• **Given request**
Report the count of lines below in which the string "this" occurs; include nothing else.

[Start Material to process]

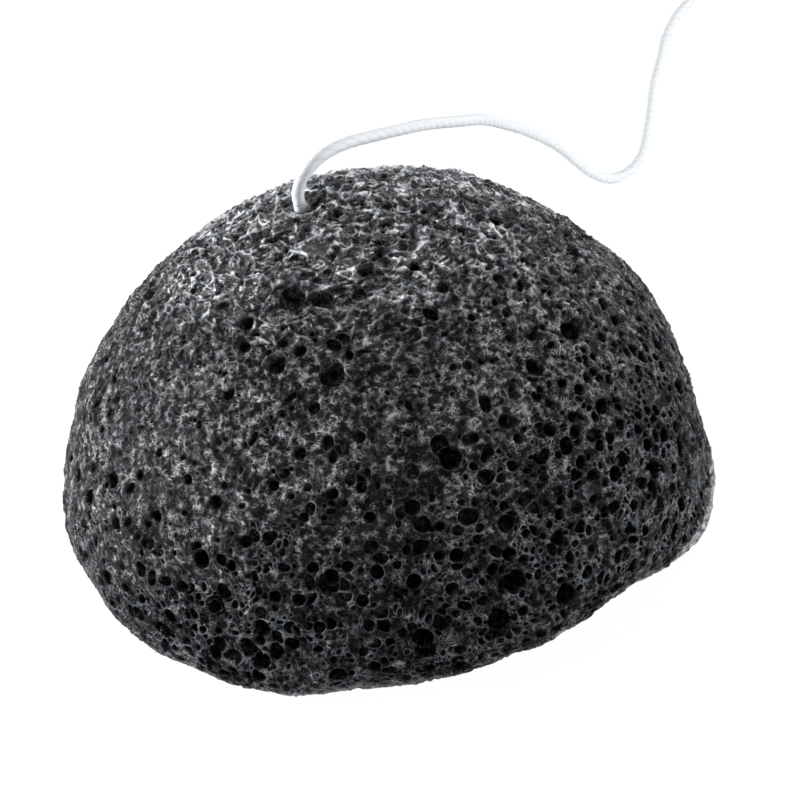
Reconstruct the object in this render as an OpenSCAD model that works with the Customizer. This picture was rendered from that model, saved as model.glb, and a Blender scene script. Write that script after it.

[End Material to process]
[Start Material to process]

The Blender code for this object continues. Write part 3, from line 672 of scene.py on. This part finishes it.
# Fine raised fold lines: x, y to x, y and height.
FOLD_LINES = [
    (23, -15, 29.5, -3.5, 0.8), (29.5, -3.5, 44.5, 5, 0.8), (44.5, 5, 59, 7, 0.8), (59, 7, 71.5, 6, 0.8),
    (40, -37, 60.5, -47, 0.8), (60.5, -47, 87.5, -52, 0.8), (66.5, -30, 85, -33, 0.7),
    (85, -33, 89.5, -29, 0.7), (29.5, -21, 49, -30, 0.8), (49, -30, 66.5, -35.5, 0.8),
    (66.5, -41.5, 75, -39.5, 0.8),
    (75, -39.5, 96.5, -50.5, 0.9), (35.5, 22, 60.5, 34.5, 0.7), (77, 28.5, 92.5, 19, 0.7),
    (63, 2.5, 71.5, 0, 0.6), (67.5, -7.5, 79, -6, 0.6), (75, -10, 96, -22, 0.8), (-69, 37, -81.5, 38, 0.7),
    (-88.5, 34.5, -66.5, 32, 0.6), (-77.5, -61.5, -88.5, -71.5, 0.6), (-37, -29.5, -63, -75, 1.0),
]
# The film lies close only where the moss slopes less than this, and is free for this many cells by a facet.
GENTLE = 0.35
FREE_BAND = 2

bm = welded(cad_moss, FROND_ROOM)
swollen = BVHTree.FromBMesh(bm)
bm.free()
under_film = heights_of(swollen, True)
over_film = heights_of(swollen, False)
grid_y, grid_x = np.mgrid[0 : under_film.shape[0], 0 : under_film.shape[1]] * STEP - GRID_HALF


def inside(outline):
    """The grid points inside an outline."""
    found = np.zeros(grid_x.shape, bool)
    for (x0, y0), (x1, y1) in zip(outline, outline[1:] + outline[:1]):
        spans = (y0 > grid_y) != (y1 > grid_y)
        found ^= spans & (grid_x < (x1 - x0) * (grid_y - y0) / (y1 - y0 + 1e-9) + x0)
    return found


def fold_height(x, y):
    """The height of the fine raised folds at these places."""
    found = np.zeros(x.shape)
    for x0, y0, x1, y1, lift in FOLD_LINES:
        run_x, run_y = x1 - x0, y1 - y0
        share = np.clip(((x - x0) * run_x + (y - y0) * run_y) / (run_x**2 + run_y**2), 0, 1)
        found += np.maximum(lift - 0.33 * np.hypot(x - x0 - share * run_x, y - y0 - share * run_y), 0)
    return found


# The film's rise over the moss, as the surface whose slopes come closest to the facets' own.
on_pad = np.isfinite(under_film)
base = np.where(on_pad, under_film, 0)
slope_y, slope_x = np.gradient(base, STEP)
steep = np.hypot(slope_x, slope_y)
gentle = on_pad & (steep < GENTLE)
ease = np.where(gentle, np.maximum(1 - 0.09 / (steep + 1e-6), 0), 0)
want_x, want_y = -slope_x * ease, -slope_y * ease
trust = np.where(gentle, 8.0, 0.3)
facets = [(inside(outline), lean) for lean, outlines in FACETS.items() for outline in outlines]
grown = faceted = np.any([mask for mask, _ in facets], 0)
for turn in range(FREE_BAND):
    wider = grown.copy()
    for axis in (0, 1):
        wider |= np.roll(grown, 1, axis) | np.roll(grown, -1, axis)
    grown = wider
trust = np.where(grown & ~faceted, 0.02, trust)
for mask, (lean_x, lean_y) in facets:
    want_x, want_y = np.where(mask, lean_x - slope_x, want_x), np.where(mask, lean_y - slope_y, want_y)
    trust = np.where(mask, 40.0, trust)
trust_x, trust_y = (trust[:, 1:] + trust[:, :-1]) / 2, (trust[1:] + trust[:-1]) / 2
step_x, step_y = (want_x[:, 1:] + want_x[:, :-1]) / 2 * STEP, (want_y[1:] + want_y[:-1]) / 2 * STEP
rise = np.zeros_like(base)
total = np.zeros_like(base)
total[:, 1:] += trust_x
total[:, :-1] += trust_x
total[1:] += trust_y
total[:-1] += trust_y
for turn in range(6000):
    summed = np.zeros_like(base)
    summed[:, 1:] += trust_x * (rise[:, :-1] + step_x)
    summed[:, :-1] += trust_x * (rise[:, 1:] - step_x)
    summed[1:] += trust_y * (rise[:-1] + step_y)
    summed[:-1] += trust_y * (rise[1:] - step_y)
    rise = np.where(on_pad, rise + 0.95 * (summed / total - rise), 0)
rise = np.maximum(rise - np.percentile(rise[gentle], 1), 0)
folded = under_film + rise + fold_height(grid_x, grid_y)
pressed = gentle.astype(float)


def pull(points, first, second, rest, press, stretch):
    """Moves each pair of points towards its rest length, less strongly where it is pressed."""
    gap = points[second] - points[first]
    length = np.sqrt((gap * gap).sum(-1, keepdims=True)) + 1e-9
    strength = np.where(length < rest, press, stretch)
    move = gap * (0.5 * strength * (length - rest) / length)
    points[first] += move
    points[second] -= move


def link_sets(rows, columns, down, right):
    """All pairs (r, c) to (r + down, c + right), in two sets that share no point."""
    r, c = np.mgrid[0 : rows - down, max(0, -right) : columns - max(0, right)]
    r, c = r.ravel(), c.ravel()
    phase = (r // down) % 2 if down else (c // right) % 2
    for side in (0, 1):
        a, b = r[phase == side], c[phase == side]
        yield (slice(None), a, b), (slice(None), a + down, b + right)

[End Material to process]

• **Problem solution**
3